I cannot read Psalm 24 as anything but the ascension of the Lord. And why should I read it anyway else? God speaks through the Son, and the Son speaks through his Spiritual sword, the Word.
The centre which I am here describing is the centre which can hold the ship steady. The only way forward is to go backward, deep into our history and deep into our theological reflection by the Spirit of God’s Word.
We have to candidly admit that we have received a bad hand as evangelicals. We received an unorthodox faith when it comes to the doctrine of God and of Christ. Yet we have always had the Gospel and the priority of the Bible. We still do. That’s a heritage worth cherishing.
And in so cherishing this heritage, we must reform our movement before it pitter-patters out. Having a shallow centre, we have tried everything from seeker-sensitive churches to house or cell churches. We keep trying new things.
We do not need to. We have the old thing that is an ocean wide and centre-of-the-world deep. We have 2,000 years of the Spirit’s work growing the church through its meditation on the truth that we can retrieve.

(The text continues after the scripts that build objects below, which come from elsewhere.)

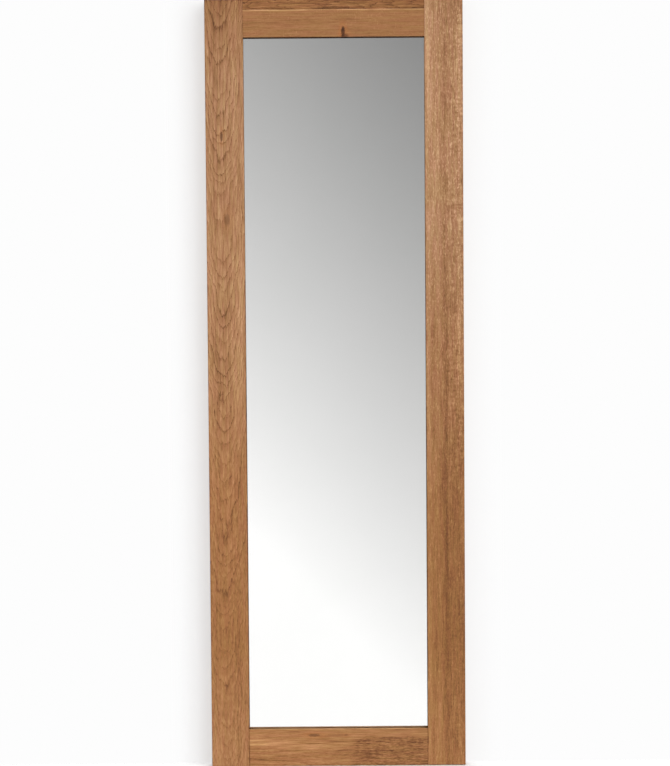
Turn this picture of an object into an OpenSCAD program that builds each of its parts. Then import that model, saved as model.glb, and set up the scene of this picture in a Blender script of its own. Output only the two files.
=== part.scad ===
// Full-length wall mirror: an oak frame of two stiles and two rails round a silvered glass pane.
// The front faces -Y and +Z is up. The origin is the middle of the frame's bottom edge,
// half way through the frame's thickness. Lengths are in millimetres.

/* [Frame] */
// Width over both stiles
frame_w = 600; // [480:10:800]
// Height over both rails
frame_h = 1800; // [1200:10:2000]
// Thickness of the oak
frame_t = 28; // [27:1:36]
// Width of each stile
stile_w = 89; // [80:1:110]
// Width of each rail
rail_w = 88; // [80:1:110]
// Width of the strip glued along the top rail's upper edge
cap_strip_w = 24; // [19:1:30]
// Thickness of the lip in front of the glass
lip_t = 11; // [9:0.5:12]

/* [Sanded edges] */
// Rounding of the outer front edges
outer_round = 2; // [1:0.5:4]
// Rounding of the front edges round the glass
sight_round = 1; // [0.5:0.25:2]
// Rounding of the outer back edges
back_round = 1.5; // [0.5:0.5:3]
// Rounding of the four outer corners, seen from the front
corner_round = 2; // [1:0.5:4]

/* [Rebates] */
// Width of the rebate that takes the glass
glass_rebate_w = 10; // [9:0.5:12]
// Width of the wider rebate behind it, which takes the back board
board_rebate_w = 22; // [20:1:26]

/* [Mortise and tenon joints] */
// Thickness of a tenon
tenon_t = 10; // [8:1:12]
// Width of a tenon, over its round ends
tenon_w = 48; // [36:1:50]
// Length of a tenon beyond the back shoulder
tenon_length = 36; // [24:1:42]
// Distance from the rail's outer edge to the tenon
tenon_margin = 15; // [11:1:16]
// Distance of the tenon behind the lip
tenon_setback = 0.5; // [0:0.25:1.5]
// Glue gap round a tenon
glue_gap = 0.1; // [0.05:0.05:0.2]
// Room at the bottom of a mortise
mortise_room = 2; // [1:0.5:3]

/* [Glass] */
// Thickness of the glass
glass_t = 4; // [3:1:5]
// How far the glass reaches behind the lip
glass_overlap = 8; // [7:0.25:8.5]
// Width of the seamed edge on each arris of the glass
glass_seam = 0.5; // [0.25:0.25:1]
// Thickness of the silvering with its paint
silvering_t = 0.1; // [0.1:0.05:0.2]
// Width of the bare band that the silvering leaves at the edge of the glass
silvering_inset = 1; // [0.5:0.5:3]
// Thickness of the safety film
film_t = 0.2; // [0.1:0.05:0.4]
// Thickness of the foam tape between lip and glass
tape_t = 1; // [0.5:0.25:1.5]
// Width of the foam tape
tape_w = 5; // [4:0.5:5.5]
// Distance of the foam tape from the sight edge
tape_inset = 1.5; // [1:0.25:2]
// Length of a setting block under the glass
setting_block_l = 60; // [40:5:100]
// Length of a side block beside the glass
side_block_l = 40; // [30:5:60]
// Depth of the blocks, front to back
block_d = 6; // [4:0.5:6.5]

/* [Back board] */
// Thickness of the foam sheet behind the glass
foam_t = 2.7; // [2:0.1:3.5]
// Thickness of the back board
board_t = 4; // [3:0.5:5]
// Gap all round the back board
board_gap = 1; // [0.5:0.25:2]
// Screws along each long side of the board
side_screws = 7; // [5:1:9]
// Screws along each short side of the board
end_screws = 3; // [2:1:4]
// Distance from the board's corner to the first screw of a row
screw_row_inset = 80; // [50:5:100]

/* [Pan head screws] */
// Shank diameter
pan_d = 3; // [2.5:0.5:3.5]
// Length under the head
pan_l = 16; // [12:1:18]
// Head diameter
pan_head_d = 7; // [6:0.5:8]
// Head height
pan_head_h = 2.4; // [2:0.2:2.8]

/* [Hangers] */
// Distance of a hanger's pivot below the top of the frame
hanger_drop = 300; // [200:10:450]
// Width of the steel strap
strap_w = 16; // [14:1:20]
// Thickness of the strip that the strap is folded from
strap_t = 1; // [0.8:0.1:1.2]
// Length of the strap below the pivot
strap_l = 60; // [56:1:72]
// Distance from the pivot to the first screw hole
first_hole = 12; // [10:0.5:12.5]
// Distance between the screw holes
hole_pitch = 19; // [16:1:20]
// Screw holes in a strap
strap_holes = 3; // [2:1:3]
// Wire diameter of the ring
wire_d = 3.5; // [3:0.25:4]
// Gap between each leg of the ring and the strap
leg_gap = 2; // [1.5:0.5:3]
// Bend radius at the ring's two square corners, to the middle of the wire
ring_bend = 3; // [2.5:0.5:4]
// Straight length of the ring's legs
leg_l = 4; // [2:0.5:6]
// Running gap round the wire in the eye of the strap
eye_gap = 0.1; // [0.05:0.01:0.1]
// Gap between the hanging ring and the strap behind it
ring_rest_gap = 0.3; // [0.2:0.1:0.5]

/* [Countersunk screws] */
// Shank diameter
csk_d = 4; // [3.5:0.5:4.5]
// Overall length
csk_l = 22; // [18:1:24]
// Head diameter
csk_head_d = 8; // [7.5:0.25:8.5]
// Head height
csk_head_h = 1.9; // [1.5:0.1:2]

/* [Wall bumpers] */
// Diameter of a bumper where it meets the frame
bumper_d = 20; // [16:1:26]
// Diameter of a bumper where it meets the wall
bumper_wall_d = 17; // [14:1:19]
// Height of a bumper, which sets the gap to the wall
bumper_h = 6; // [5.8:0.2:8]
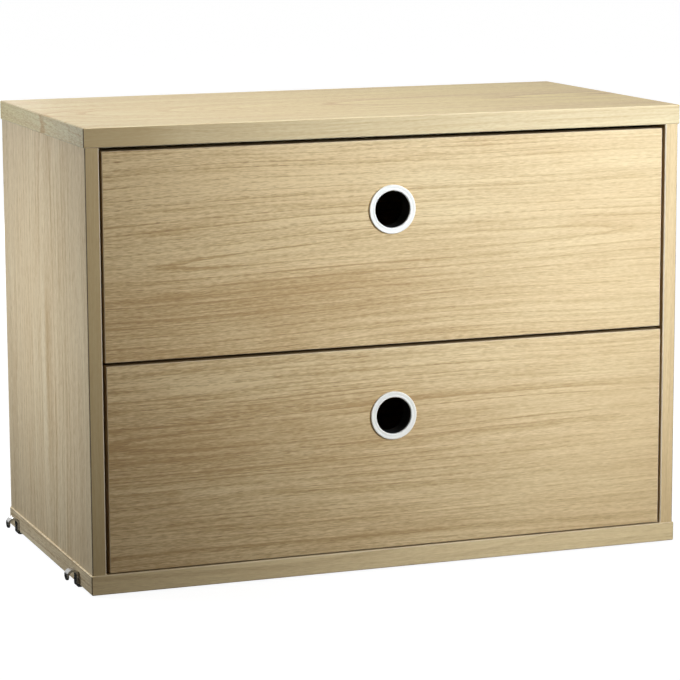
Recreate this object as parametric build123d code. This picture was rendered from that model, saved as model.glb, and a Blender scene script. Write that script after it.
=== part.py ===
from build123d import *
import os

# Hanging drawer unit: a veneered carcass with two inset drawers on telescopic ball-bearing slides.
# Millimetres. X runs along the width, the drawers open towards -Y, Z is up.
# The origin is the bottom centre of the whole unit, which stands on the feet of its four hooks.

# Carcass
width = 580.0
depth = 300.0
height = 420.0
panel_thickness = 18.0
side_thickness = 13.0
side_setback = 1.2
front_setback = 1.0
edge_arris = 0.8

# Back panel, held in grooves
back_thickness = 4.0
back_inset = 10.0
back_groove_depth = 5.0
groove_end_clearance = 0.5

# Fasteners are eight-sided and cams twelve-sided; their radii are measured to the flats
fastener_sides = 8
cam_sides = 12

# Cam locks, cam bolts and dowels between the sides and the horizontal panels
cam_radius = 6.0
cam_depth = 9.5
cam_distance = 24.0
cam_slot_width = 1.6
cam_slot_depth = 1.5
cam_slot_reach = 4.2
cam_mouth_overrun = 1.0
bolt_shank_radius = 1.8
bolt_thread_radius = 2.5
bolt_thread_length = 10.0
bolt_head_radius = 2.4
bolt_head_height = 2.2
bolt_bore_clearance = 0.5
dowel_radius = 3.0
dowel_length = 24.0
dowel_margin = 72.0
joinery_clearance = 0.05

# Gaps round the drawer fronts
gap_top = 3.6
gap_middle = 3.3
gap_bottom = 1.2
gap_side = 3.0

# Drawer fronts, as adjusted on their slides
front_thickness = 16.0
front_arris = 0.5
upper_front_shift = -0.5
lower_front_shift = 0.4

# Finger pull: a flanged ring in front and a flanged sleeve from behind
pull_drop = 63.5
pull_hole_radius = 17.0
ring_radius = 22.5
ring_proud = 2.0
ring_bevel = 0.9
spigot_outer_radius = 20.5
spigot_inner_radius = 19.3
spigot_length = 11.0
sleeve_radius = 19.1
sleeve_flange_radius = 23.0
sleeve_flange_thickness = 1.6
pull_clearance = 0.1

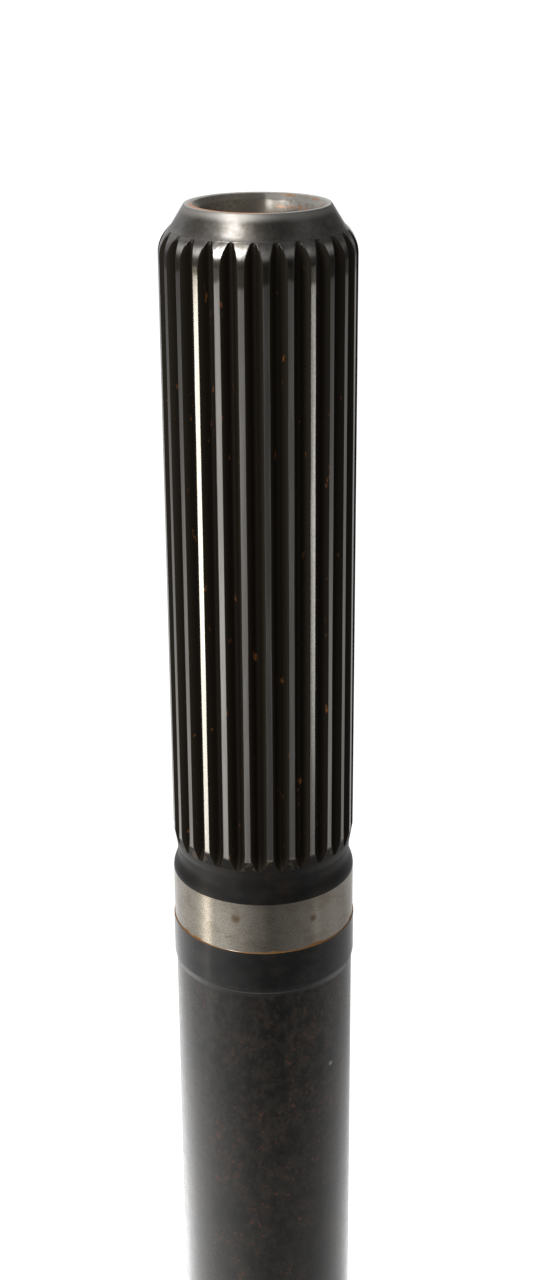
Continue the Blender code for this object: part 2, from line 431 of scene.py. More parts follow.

Our robust centre is not in prophecy conferences of the earth 20th century nor the theology of the 80s and 90s. It is in Paul, Ireneaus, Athanasius, Augustine, Maximos, Anselm, Aquinas, Calvin, Luther, and Turretin (among others!). The Spirit was not at rest; Christ built his church by the Spirit just as he promised in the Gospel.
We don’t have to rely on our immediate inheritance. We have a convoy of robust theology, exploding from the first century up until the present time. So I affirm a robust centre for evangelicalism. I don’t think it’s in our recent past, however. It’s much deeper than that. But it is there, and it is for us and for our salvation.